Em vez de encarar sozinho o complexo de inferioridade em função do esnobismo da imprensa americana, Fernando Henrique pode se confortar com o fato de que o chanceler da Alemanha Gerhard Schröder também não conseguiu despertar muito interesse no seu encontro com Bush, no dia anterior. Por outro lado, os dois líderes podem juntos se roer de inveja perante a ampla cobertura jornalística obtida pela visita do primeiro ministro israelense Ariel Sharon a Washington, na semana anterior.

Pouco espaço

A questão que se apresenta então é se existe realmente uma falta de interesse específico por parte da imprensa e do público americano em relação ao Brasil, ou mesmo à Alemanha. Em primeiro lugar aparece o fato de que uma visita presidencial é geralmente encarada pela imprensa nos Estados Unidos como uma simples photo opp, uma abreviação da expressão photo opportunity, usada por editores e repórteres para caracterizar eventos preparados para gerar fotografias, imagens e cobertura jornalística. O problema é ampliado pela eficiência da estrutura descentralizada da atual administração republicana, que relega a relevância de um contato direto com o presidente Bush para o plano puramente social e pessoal. Como conseqüência direta, seria melhor deixar as discussões políticas e econômicas para depois, e aproveitar para cobrir o evento apenas como uma visita de Fernando Henrique a Washington para conhecer, bater papo e trocar olhares diretos com o novo inquilino da Casa Branca.

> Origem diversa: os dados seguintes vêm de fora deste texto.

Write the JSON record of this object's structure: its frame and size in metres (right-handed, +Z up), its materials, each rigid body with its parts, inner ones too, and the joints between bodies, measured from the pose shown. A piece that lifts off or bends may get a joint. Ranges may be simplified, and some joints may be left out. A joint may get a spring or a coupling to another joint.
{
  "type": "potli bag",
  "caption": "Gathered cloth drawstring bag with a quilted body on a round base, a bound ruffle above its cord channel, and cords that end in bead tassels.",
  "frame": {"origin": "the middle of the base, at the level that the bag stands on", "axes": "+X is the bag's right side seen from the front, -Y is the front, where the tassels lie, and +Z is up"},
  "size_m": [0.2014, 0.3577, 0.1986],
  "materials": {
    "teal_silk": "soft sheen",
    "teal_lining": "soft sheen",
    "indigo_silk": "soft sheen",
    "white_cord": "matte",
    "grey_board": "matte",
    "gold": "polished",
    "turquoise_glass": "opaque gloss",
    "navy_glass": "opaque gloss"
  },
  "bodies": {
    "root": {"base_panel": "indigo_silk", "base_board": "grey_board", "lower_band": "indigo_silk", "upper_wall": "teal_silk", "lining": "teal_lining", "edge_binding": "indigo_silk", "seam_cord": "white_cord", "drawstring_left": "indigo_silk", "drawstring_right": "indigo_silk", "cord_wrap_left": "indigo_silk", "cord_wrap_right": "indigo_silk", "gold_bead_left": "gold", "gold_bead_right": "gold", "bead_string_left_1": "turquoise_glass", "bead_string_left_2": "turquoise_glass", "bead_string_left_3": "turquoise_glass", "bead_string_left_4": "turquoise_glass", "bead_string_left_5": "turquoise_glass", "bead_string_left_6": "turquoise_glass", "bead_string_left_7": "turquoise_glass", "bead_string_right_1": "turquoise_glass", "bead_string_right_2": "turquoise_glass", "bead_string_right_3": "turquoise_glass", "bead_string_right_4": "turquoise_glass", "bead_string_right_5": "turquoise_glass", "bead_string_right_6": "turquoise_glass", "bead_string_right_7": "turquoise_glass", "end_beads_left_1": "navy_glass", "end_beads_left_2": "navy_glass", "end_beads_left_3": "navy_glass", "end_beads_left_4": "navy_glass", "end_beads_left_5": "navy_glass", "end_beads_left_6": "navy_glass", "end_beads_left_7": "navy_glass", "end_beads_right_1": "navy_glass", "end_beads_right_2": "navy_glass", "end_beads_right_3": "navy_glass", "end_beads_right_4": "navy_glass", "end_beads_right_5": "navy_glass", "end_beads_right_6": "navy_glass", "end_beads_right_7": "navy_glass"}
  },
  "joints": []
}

O último e mais importante fator dessa falta de destaque concedida às visitas dos chefes de Estado do Brasil e da Alemanha é o interesse obsessivo ? e quase que religioso ? da imprensa americana com o conflito árabe-israelense, que acaba por literalmente seqüestrar a cobertura internacional dos meios de comunicação no país. Para o editor-chefe do New York Times, por exemplo, é aparentemente mais importante cobrir mais uma manifestação semanal dos palestinos e a reação dos soldados israelenses (ou vice-versa) do que reportar e denunciar o massacre e a escravização da minoria cristã do sul no Sudão pela maioria muçulmana do norte. O caso do Sudão é relevante pois somente agora, depois de 15 anos de guerra civil, é que The New York Times resolveu dar destaque ao assunto, mas na forma de uma matéria sentimental sobre a vida de refugiados sudaneses nos Estados Unidos, publicada na sua revista de domingo.

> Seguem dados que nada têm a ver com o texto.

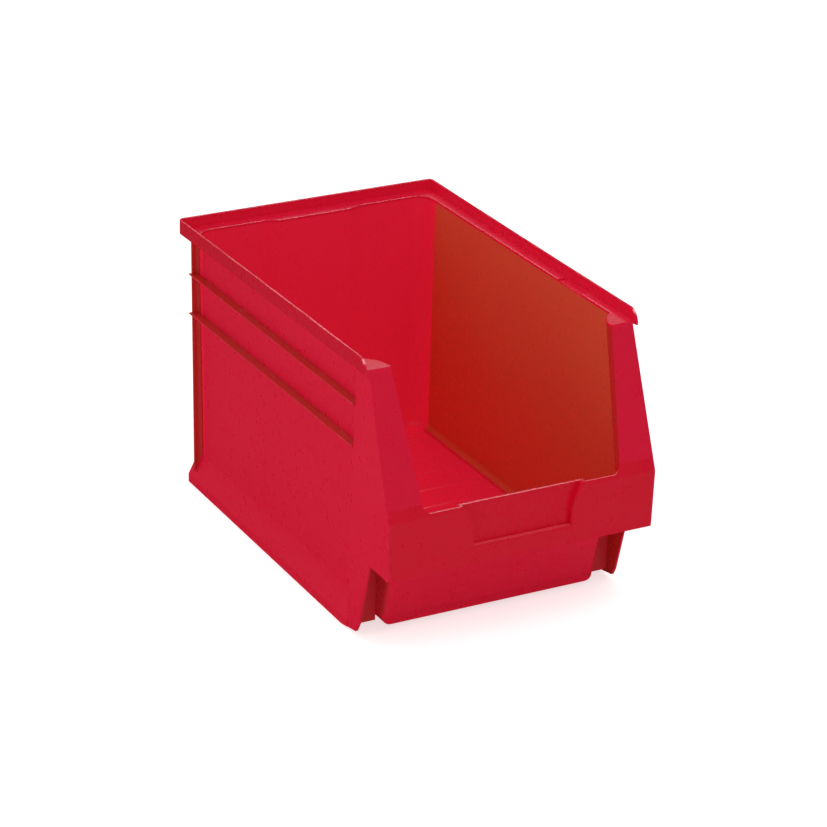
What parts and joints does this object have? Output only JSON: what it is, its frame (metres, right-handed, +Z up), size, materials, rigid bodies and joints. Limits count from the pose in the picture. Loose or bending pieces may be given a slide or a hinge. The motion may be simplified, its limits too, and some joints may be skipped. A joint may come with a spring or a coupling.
{
  "type": "stackable storage bin",
  "caption": "Deep open-front stacking bin moulded in red plastic, with an upright rim around a stacking shelf, leaning front frame, label pocket and foot rails.",
  "frame": {"origin": "centre of the footprint, on the ground", "axes": "+Z up; -Y out of the open front; +X to the bin's right side seen from behind the front opening, looking in from the front"},
  "size_m": [0.216, 0.336, 0.212],
  "materials": {
    "red_plastic": "satin, finely mottled, with lighter worn edges"
  },
  "bodies": {
    "root": {"back_wall": "red_plastic", "floor_pan": "red_plastic", "floor_ribs": "red_plastic", "front_lip": "red_plastic", "front_step": "red_plastic", "label_pocket": "red_plastic", "left_base_rail": "red_plastic", "left_front_post": "red_plastic", "left_gusset": "red_plastic", "left_lower_rib": "red_plastic", "left_pillar": "red_plastic", "left_rear_fin": "red_plastic", "left_upper_rib": "red_plastic", "left_wall": "red_plastic", "left_web": "red_plastic", "nose_foot": "red_plastic", "nose_wall": "red_plastic", "right_base_rail": "red_plastic", "right_front_post": "red_plastic", "right_gusset": "red_plastic", "right_lower_rib": "red_plastic", "right_pillar": "red_plastic", "right_rear_fin": "red_plastic", "right_upper_rib": "red_plastic", "right_wall": "red_plastic", "right_web": "red_plastic", "rim_lip": "red_plastic", "stacking_shelf": "red_plastic"}
  },
  "joints": []
}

Essa mesma filosofia editorial negligente é seguida pela maioria absoluta de jornais, agências de notícias e redes de televisão do país, num círculo vicioso que contamina a imprensa internacional. Como prova disto, basta comparar o número ridiculamente pequeno de correspondentes e equipes de televisão estrangeiras com presença permanente em países de dimensões continentais como o Brasil e Índia, ou mesmo na África, com a presença maciça da imprensa internacional em um país de dimensões quase que municipais como Israel.

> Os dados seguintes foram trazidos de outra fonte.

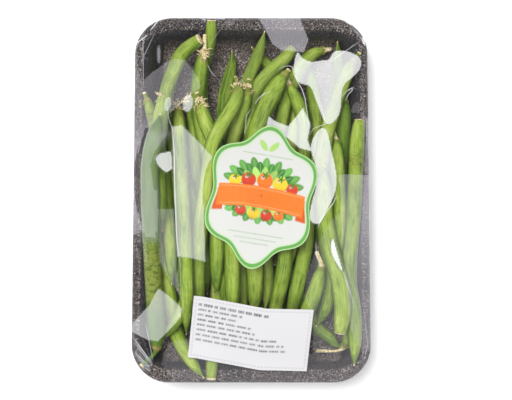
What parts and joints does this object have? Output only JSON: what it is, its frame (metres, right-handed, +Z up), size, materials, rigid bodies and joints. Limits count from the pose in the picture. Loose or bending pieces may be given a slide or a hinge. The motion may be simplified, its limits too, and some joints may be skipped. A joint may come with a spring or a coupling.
{
  "type": "green bean tray pack",
  "caption": "Bundle of whole green beans heaped lengthwise in a black foam tray under clear stretch film, with a waved badge sticker and a white price label",
  "frame": {"origin": "on the surface that the pack lies on, under the middle of the tray", "axes": "+X across the tray, +Y along the tray towards the end where the beans fan out, +Z up"},
  "size_m": [0.123, 0.19, 0.048],
  "materials": {
    "foam": "matt speckled black foam",
    "pod": "satin green skin",
    "film": "clear glossy film",
    "badge": "satin printed sticker",
    "paper": "matt paper"
  },
  "bodies": {
    "root": {"foam_tray": "foam", "bean_01": "pod", "bean_02": "pod", "bean_03": "pod", "bean_04": "pod", "bean_05": "pod", "bean_06": "pod", "bean_07": "pod", "bean_08": "pod", "bean_09": "pod", "bean_10": "pod", "bean_11": "pod", "bean_12": "pod", "bean_13": "pod", "bean_14": "pod", "bean_15": "pod", "bean_16": "pod", "bean_17": "pod", "bean_18": "pod", "bean_19": "pod", "bean_20": "pod", "bean_21": "pod", "bean_22": "pod", "bean_23": "pod", "bean_24": "pod", "bean_25": "pod", "bean_26": "pod", "bean_27": "pod", "bean_28": "pod", "bean_29": "pod", "bean_30": "pod", "bean_31": "pod", "bean_32": "pod", "bean_33": "pod", "bean_34": "pod", "bean_35": "pod", "bean_36": "pod", "bean_37": "pod", "bean_38": "pod", "bean_39": "pod", "bean_40": "pod", "bean_41": "pod", "bean_42": "pod", "stretch_film": "film", "badge_label": "badge", "price_label": "paper"}
  },
  "joints": []
}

Portanto, não adianta culpar a falta de carisma pessoal de Fernando Henrique como razão pela qual sua visita aos Estados Unidos não gerou ao menos uma matéria de capa na edição nacional da revista Time, ou por não ter sido entrevistado por Ted Koppel, apresentador do programa Nightline, da ABC, muito prestigiado no circuito jornalístico do pa&iacutiacute;s. A realidade é que para o Brasil ocupar o lugar que lhe seria de direito nas primeiras páginas dos jornais e nos primeiros minutos dos noticiários americanos seria necessário incrementar a ocorrência de rebeliões em presídios em São Paulo ou de afundamentos de plataformas petrolíferas na bacia de Campos. Mas mesmo assim, a cobertura internacional ficaria condicionada à não ocorrência de nenhum incidente em Israel. É só um palestino ou um soldado isreaelense tropeçarem no cardaço do seu sapato e lá se vai o pouco espaço que havia sobrado para o Brasil nos noticiários internacionais.